As yet another side note, as Emu was describing the technology and how it might work for data-intensive applications, the concept of Hadoop came to mind. While there are some similarities in theory, speed is the real issue since users are moving across the network but much slower (disk versus direct memory access). Also of interest is that with Hadoop in mind, when it first hit the stage, many wondered why moving compute to the data instead of data to the compute hadn’t been tried before. It was so simple, elegant, and common sense. One could argue the same about what Emu has done as well—it seems quite obvious on the surface, but no one has taken this route in the same route (although there are similarities with the Cray XMT and other architectures).
This is not an inexpensive undertaking, as one might imagine. Emu is privately funded, including by an unnamed three-letter agency in the United States. Take your pick there, but realize that the kind of very-large scale, ultra-scalable, efficient compute this thing promises does hold a certain appeal for agencies in the same “grand challenge” way Kogge worked with Lexis Nexis to present this type of architecture as the only solution balanced enough to tackle compute and data-intensive problems at scale.

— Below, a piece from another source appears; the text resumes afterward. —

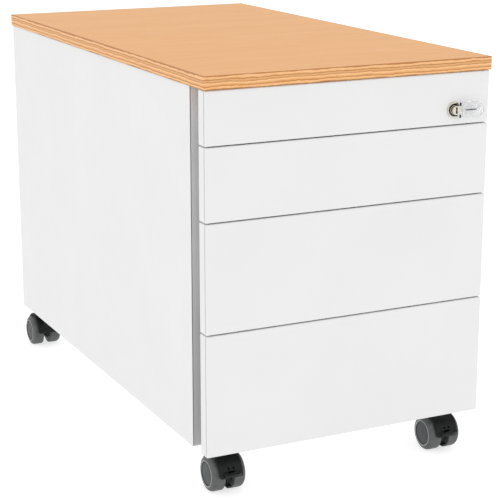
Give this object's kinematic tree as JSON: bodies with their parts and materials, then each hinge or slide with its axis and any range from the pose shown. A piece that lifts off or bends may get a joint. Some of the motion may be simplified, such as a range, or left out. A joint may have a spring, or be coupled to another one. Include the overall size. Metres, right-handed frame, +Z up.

Quite simply put, a change in the demands of data, data movement, memory, and compute—and how those need to be balanced—is driving the practical realization of things like this. And from what we can see from this view, Emu has something to watch carefully as 2016 unfolds.
Let me guess it is the DoD?
Could be the DoE. They have huge machines.
In most HPC workloads I’m familiar with, the data dwarfs the executables, and data locality is an ever present concern. Why not rethink amd move the code to the data? That’s what you spend half the time doing anyway – worrying about data locality. If you could hide this in OpenMP pragmas, you’d have a killer app IMO.